■ What to do
Write out all of the entries exactly as given.

Entries with model source code:
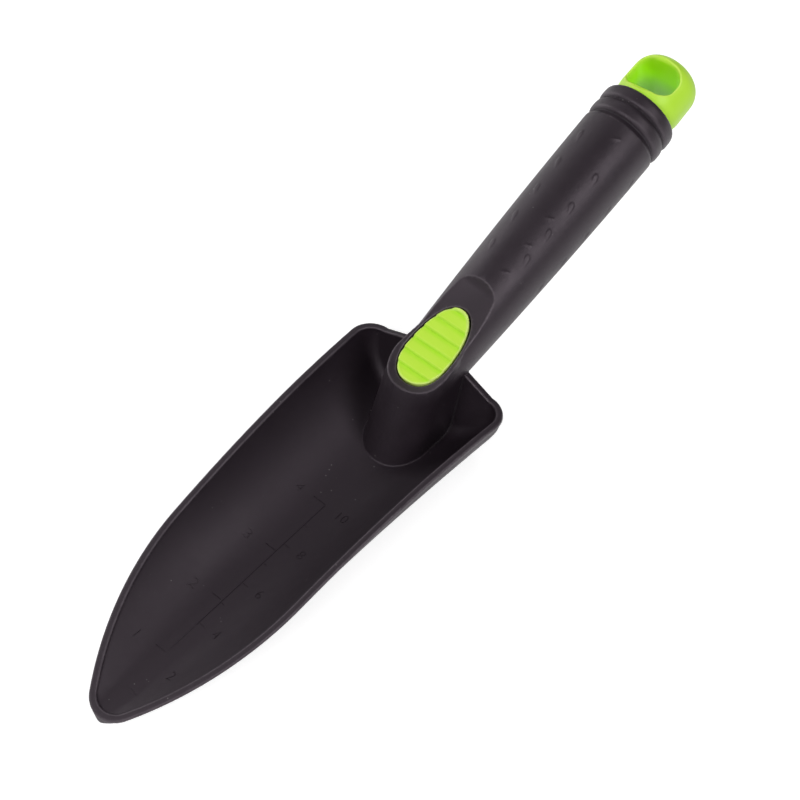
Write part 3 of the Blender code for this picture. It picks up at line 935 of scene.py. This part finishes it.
def thumbPad():
    bm = bmesh.new()
    p = padSizes
    rows = []
    for i in range(p["alongSteps"] + 1):
        turn = pi * (1 - (0.012 + 0.976 * i / p["alongSteps"]))
        s = (p["rear"] if cos(turn) > 0 else p["front"]) * cos(turn) - p["centre"]
        half = p["halfWidth"] * (1 - padShare(s) ** p["power"]) ** (1 / p["power"])
        face = restHeightAt(s, 0.0) + p["proud"] - p["ribStep"] + ribRise(s)
        row = []
        for j in range(p["acrossSteps"] + 1):
            y = half * sin(pi / 2 * (2 * j / p["acrossSteps"] - 1))
            flat = max(1 - padInside(s, y) / p["edge"], 0.0)
            drop = p["edge"] * (1 - sqrt(max(1 - flat**2, 0.0)))
            row.append(bm.verts.new((s, y, face - drop)))
        rows.append(row)
    skin(bm, rows, False)
    border = rows[0] + [row[-1] for row in rows[1:-1]] + rows[-1][::-1] + [row[0] for row in rows[-2:0:-1]]
    low = [bm.verts.new((v.co.x, v.co.y, padBottom)) for v in border]
    skin(bm, [border, low])
    bm.faces.new(low)
    piece = placed("thumbPad", bm, gripAxis @ Matrix.Translation((0.0, p["aside"], 0.0)))
    along, side, up = gripPlaces(readSpots(piece)[0])
    # How low each point lies in its rib step, for painted shade on the steps
    marked(piece, "ribShade", 1 - ribRise(along) / p["ribStep"])
    # Nearness to the pad's rounded edge, for a painted highlight along it
    marked(piece, "border", 1 - smoothStep(0.1, 0.75, padInside(along, side - p["aside"])))
    return marked(piece, "bend", bendAt(piece, *readSpots(piece), 1))


# The hanging cap

capSizes = {
    "length": 21.5,
    "radius": 12.95,
    "draft": 0.3,
    "corner": 8.0,
    "crown": 0.4,
    "turn": radians(8.0),
    "plugLength": 10.0,
    "plugWall": 1.4,
    "plugChamfer": 0.35,
    "holeLength": 12.6,
    "holeWidth": 18.6,
    "holeCorner": 5.0,
    "holeStart": 3.85,
    "holeTaper": 2.4,
    "holeEdge": 1.8,
    "shoulder": 1.5,
    "shoulderReach": 6.0,
    "seatGap": 0.3,
    "voxel": 0.3,
    "mostTriangles": 50000,
    "sharp": 50.0,
}

capStart = gripSizes["length"] + capSizes["seatGap"]
capEnd = gripSizes["length"] + capSizes["length"]


def capRadiusAt(s):
    # The outside, spreading from the seat and tapering a little to the round end
    c = capSizes
    past = s - (capEnd - c["corner"])
    if past > 0:
        return c["radius"] - c["draft"] - c["corner"] + sqrt(max(c["corner"] ** 2 - past**2, 0.0))
    spread = max(1 - (s - capStart) / c["shoulderReach"], 0.0)
    draft = c["draft"] * (s - capStart) / (capEnd - c["corner"] - capStart)
    return c["radius"] - draft - c["shoulder"] * spread**2


def capBody():
    c = capSizes
    plug = boreRadiusAt(gripSizes["length"]) - c["seatGap"]
    plugEnd = gripSizes["length"] - c["plugLength"]
    profile = [(capStart, 0.0), (capStart, plug - c["plugWall"]), (plugEnd, plug - c["plugWall"])]
    profile += [(plugEnd, plug - c["plugChamfer"]), (plugEnd + 2 * c["plugChamfer"], plug)]
    profile += [(capStart, plug)]
    places = [capStart + c["shoulderReach"] * i / 12 for i in range(12)]
    places += [capEnd - c["corner"] * (1 - sine) for sine, _ in quarterTurn(24)]
    profile += [(s, capRadiusAt(s)) for s in places]
    for share in (0.75, 0.5, 0.25, 0.0):
        profile.append((capEnd + c["crown"] * (1 - share**2), capRadiusAt(capEnd) * share))
    return turned("hangingCap", profile)


def slotTool():
    c = capSizes
    bm = bmesh.new()
    centre = gripSizes["length"] + c["holeStart"] + c["holeLength"] / 2
    steps = 14
    # Down the rounded edge in shares of its size, then up out of the cap
    levels = [(depth, False) for depth in (1.0, 0.8, 0.6, 0.45, 0.3, 0.18, 0.08, 0.0, -0.2)] + [(0.0, True)]
    rows = [[] for _ in range(2 * len(levels))]
    for quarter in range(4):
        side = (1, -1, -1, 1)[quarter], (1, 1, -1, -1)[quarter]
        for i in range(steps + 1):
            turn = pi / 2 * (quarter + i / steps)
            out = Vector((cos(turn), sin(turn)))
            s = centre + side[0] * (c["holeLength"] / 2 - c["holeCorner"]) + c["holeCorner"] * out.x
            y = side[1] * (c["holeWidth"] / 2 - c["holeCorner"]) + c["holeCorner"] * out.y
            mouth = sqrt(capRadiusAt(s) ** 2 - y * y)
            for j, (depth, beyond) in enumerate(levels):
                edge = c["holeEdge"] * (1 - sqrt(max(1 - (1 - max(depth, 0.0)) ** 2, 0.0)))
                h = c["radius"] + cutterReach if beyond else mouth - c["holeEdge"] * depth
                place = Vector((s, y)) + out * edge
                narrow = c["holeTaper"] * max(side[0], 0)
                rows[len(levels) + j].append(bm.verts.new((place.x, place.y, h)))
                rows[len(levels) - 1 - j].append(bm.verts.new((place.x - narrow, place.y, -h)))
    loft(bm, rows)
    return placed("slotTool", bm, gripAxis @ Matrix.Rotation(-c["turn"], 4, "X"))


def hangingCap():
    piece = carve(capBody(), slotTool())
    softened(piece, capSizes["voxel"], 3)
    spots, normals = readSpots(piece)
    bend = bendAt(piece, spots, normals, 2)
    thinned(piece, capSizes["mostTriangles"])
    marked(piece, "bend", carriedOver(piece, spots, bend, 0.04))
    along, side, up = gripPlaces(readSpots(piece)[0])
    outside = np.array([capRadiusAt(min(s, capEnd)) for s in along])
    # Inside the slot, for painted light, and toward its lower part, for painted shade
    inside = smoothStep(0.6, 3.0, outside - np.hypot(side, up)) * (along < capEnd - 2.0)
    marked(piece, "inside", inside)
    return marked(piece, "under", inside * smoothStep(3.0, -7.0, up))


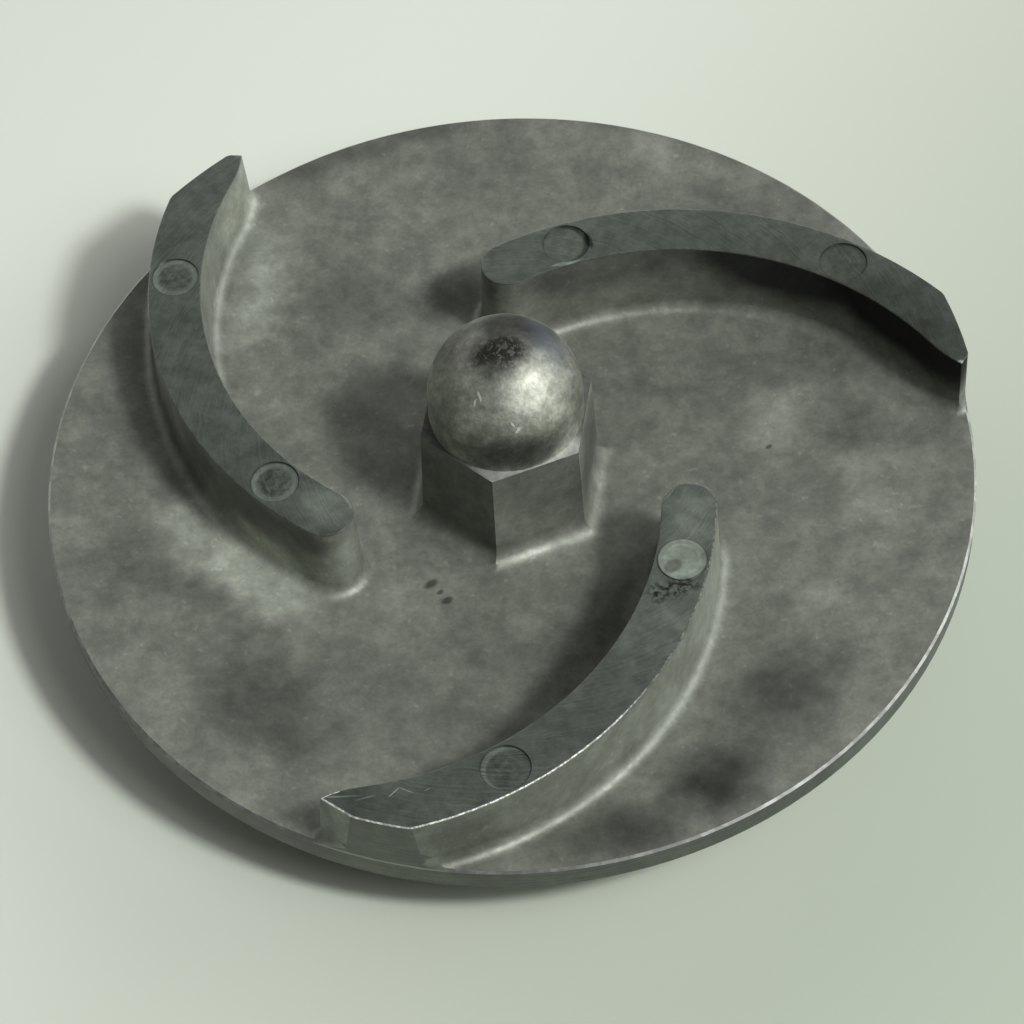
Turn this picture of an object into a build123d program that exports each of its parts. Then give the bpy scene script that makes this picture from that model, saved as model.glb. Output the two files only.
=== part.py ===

■ Answer for this exercise
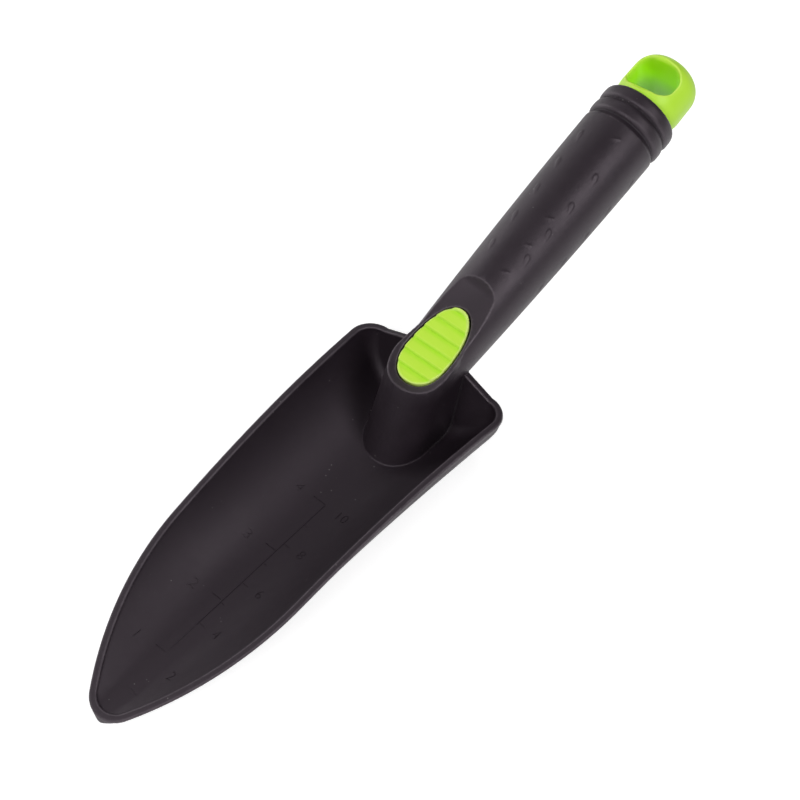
Write part 3 of the Blender code for this picture. It picks up at line 935 of scene.py. This part finishes it.
def thumbPad():
    bm = bmesh.new()
    p = padSizes
    rows = []
    for i in range(p["alongSteps"] + 1):
        turn = pi * (1 - (0.012 + 0.976 * i / p["alongSteps"]))
        s = (p["rear"] if cos(turn) > 0 else p["front"]) * cos(turn) - p["centre"]
        half = p["halfWidth"] * (1 - padShare(s) ** p["power"]) ** (1 / p["power"])
        face = restHeightAt(s, 0.0) + p["proud"] - p["ribStep"] + ribRise(s)
        row = []
        for j in range(p["acrossSteps"] + 1):
            y = half * sin(pi / 2 * (2 * j / p["acrossSteps"] - 1))
            flat = max(1 - padInside(s, y) / p["edge"], 0.0)
            drop = p["edge"] * (1 - sqrt(max(1 - flat**2, 0.0)))
            row.append(bm.verts.new((s, y, face - drop)))
        rows.append(row)
    skin(bm, rows, False)
    border = rows[0] + [row[-1] for row in rows[1:-1]] + rows[-1][::-1] + [row[0] for row in rows[-2:0:-1]]
    low = [bm.verts.new((v.co.x, v.co.y, padBottom)) for v in border]
    skin(bm, [border, low])
    bm.faces.new(low)
    piece = placed("thumbPad", bm, gripAxis @ Matrix.Translation((0.0, p["aside"], 0.0)))
    along, side, up = gripPlaces(readSpots(piece)[0])
    # How low each point lies in its rib step, for painted shade on the steps
    marked(piece, "ribShade", 1 - ribRise(along) / p["ribStep"])
    # Nearness to the pad's rounded edge, for a painted highlight along it
    marked(piece, "border", 1 - smoothStep(0.1, 0.75, padInside(along, side - p["aside"])))
    return marked(piece, "bend", bendAt(piece, *readSpots(piece), 1))


# The hanging cap

capSizes = {
    "length": 21.5,
    "radius": 12.95,
    "draft": 0.3,
    "corner": 8.0,
    "crown": 0.4,
    "turn": radians(8.0),
    "plugLength": 10.0,
    "plugWall": 1.4,
    "plugChamfer": 0.35,
    "holeLength": 12.6,
    "holeWidth": 18.6,
    "holeCorner": 5.0,
    "holeStart": 3.85,
    "holeTaper": 2.4,
    "holeEdge": 1.8,
    "shoulder": 1.5,
    "shoulderReach": 6.0,
    "seatGap": 0.3,
    "voxel": 0.3,
    "mostTriangles": 50000,
    "sharp": 50.0,
}

capStart = gripSizes["length"] + capSizes["seatGap"]
capEnd = gripSizes["length"] + capSizes["length"]


def capRadiusAt(s):
    # The outside, spreading from the seat and tapering a little to the round end
    c = capSizes
    past = s - (capEnd - c["corner"])
    if past > 0:
        return c["radius"] - c["draft"] - c["corner"] + sqrt(max(c["corner"] ** 2 - past**2, 0.0))
    spread = max(1 - (s - capStart) / c["shoulderReach"], 0.0)
    draft = c["draft"] * (s - capStart) / (capEnd - c["corner"] - capStart)
    return c["radius"] - draft - c["shoulder"] * spread**2


def capBody():
    c = capSizes
    plug = boreRadiusAt(gripSizes["length"]) - c["seatGap"]
    plugEnd = gripSizes["length"] - c["plugLength"]
    profile = [(capStart, 0.0), (capStart, plug - c["plugWall"]), (plugEnd, plug - c["plugWall"])]
    profile += [(plugEnd, plug - c["plugChamfer"]), (plugEnd + 2 * c["plugChamfer"], plug)]
    profile += [(capStart, plug)]
    places = [capStart + c["shoulderReach"] * i / 12 for i in range(12)]
    places += [capEnd - c["corner"] * (1 - sine) for sine, _ in quarterTurn(24)]
    profile += [(s, capRadiusAt(s)) for s in places]
    for share in (0.75, 0.5, 0.25, 0.0):
        profile.append((capEnd + c["crown"] * (1 - share**2), capRadiusAt(capEnd) * share))
    return turned("hangingCap", profile)


def slotTool():
    c = capSizes
    bm = bmesh.new()
    centre = gripSizes["length"] + c["holeStart"] + c["holeLength"] / 2
    steps = 14
    # Down the rounded edge in shares of its size, then up out of the cap
    levels = [(depth, False) for depth in (1.0, 0.8, 0.6, 0.45, 0.3, 0.18, 0.08, 0.0, -0.2)] + [(0.0, True)]
    rows = [[] for _ in range(2 * len(levels))]
    for quarter in range(4):
        side = (1, -1, -1, 1)[quarter], (1, 1, -1, -1)[quarter]
        for i in range(steps + 1):
            turn = pi / 2 * (quarter + i / steps)
            out = Vector((cos(turn), sin(turn)))
            s = centre + side[0] * (c["holeLength"] / 2 - c["holeCorner"]) + c["holeCorner"] * out.x
            y = side[1] * (c["holeWidth"] / 2 - c["holeCorner"]) + c["holeCorner"] * out.y
            mouth = sqrt(capRadiusAt(s) ** 2 - y * y)
            for j, (depth, beyond) in enumerate(levels):
                edge = c["holeEdge"] * (1 - sqrt(max(1 - (1 - max(depth, 0.0)) ** 2, 0.0)))
                h = c["radius"] + cutterReach if beyond else mouth - c["holeEdge"] * depth
                place = Vector((s, y)) + out * edge
                narrow = c["holeTaper"] * max(side[0], 0)
                rows[len(levels) + j].append(bm.verts.new((place.x, place.y, h)))
                rows[len(levels) - 1 - j].append(bm.verts.new((place.x - narrow, place.y, -h)))
    loft(bm, rows)
    return placed("slotTool", bm, gripAxis @ Matrix.Rotation(-c["turn"], 4, "X"))


def hangingCap():
    piece = carve(capBody(), slotTool())
    softened(piece, capSizes["voxel"], 3)
    spots, normals = readSpots(piece)
    bend = bendAt(piece, spots, normals, 2)
    thinned(piece, capSizes["mostTriangles"])
    marked(piece, "bend", carriedOver(piece, spots, bend, 0.04))
    along, side, up = gripPlaces(readSpots(piece)[0])
    outside = np.array([capRadiusAt(min(s, capEnd)) for s in along])
    # Inside the slot, for painted light, and toward its lower part, for painted shade
    inside = smoothStep(0.6, 3.0, outside - np.hypot(side, up)) * (along < capEnd - 2.0)
    marked(piece, "inside", inside)
    return marked(piece, "under", inside * smoothStep(3.0, -7.0, up))


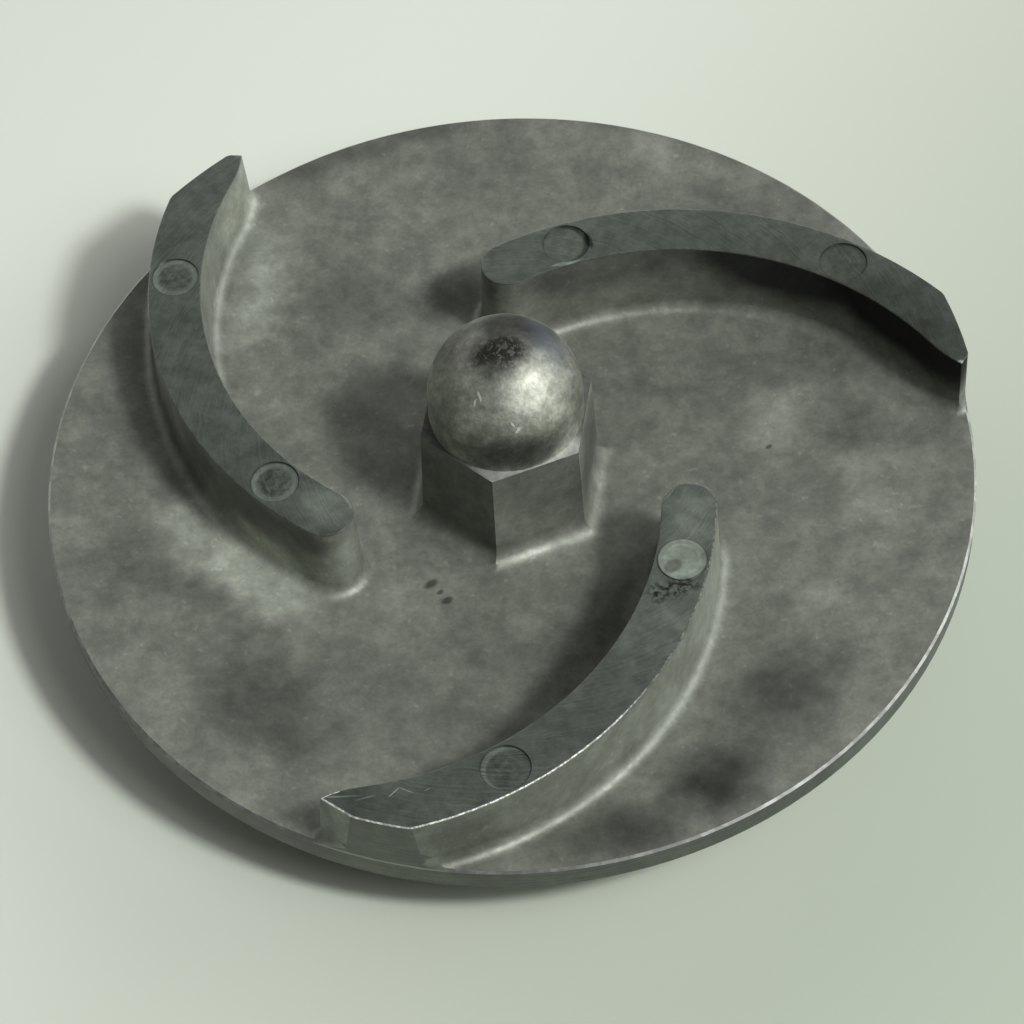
Turn this picture of an object into a build123d program that exports each of its parts. Then give the bpy scene script that makes this picture from that model, saved as model.glb. Output the two files only.
=== part.py ===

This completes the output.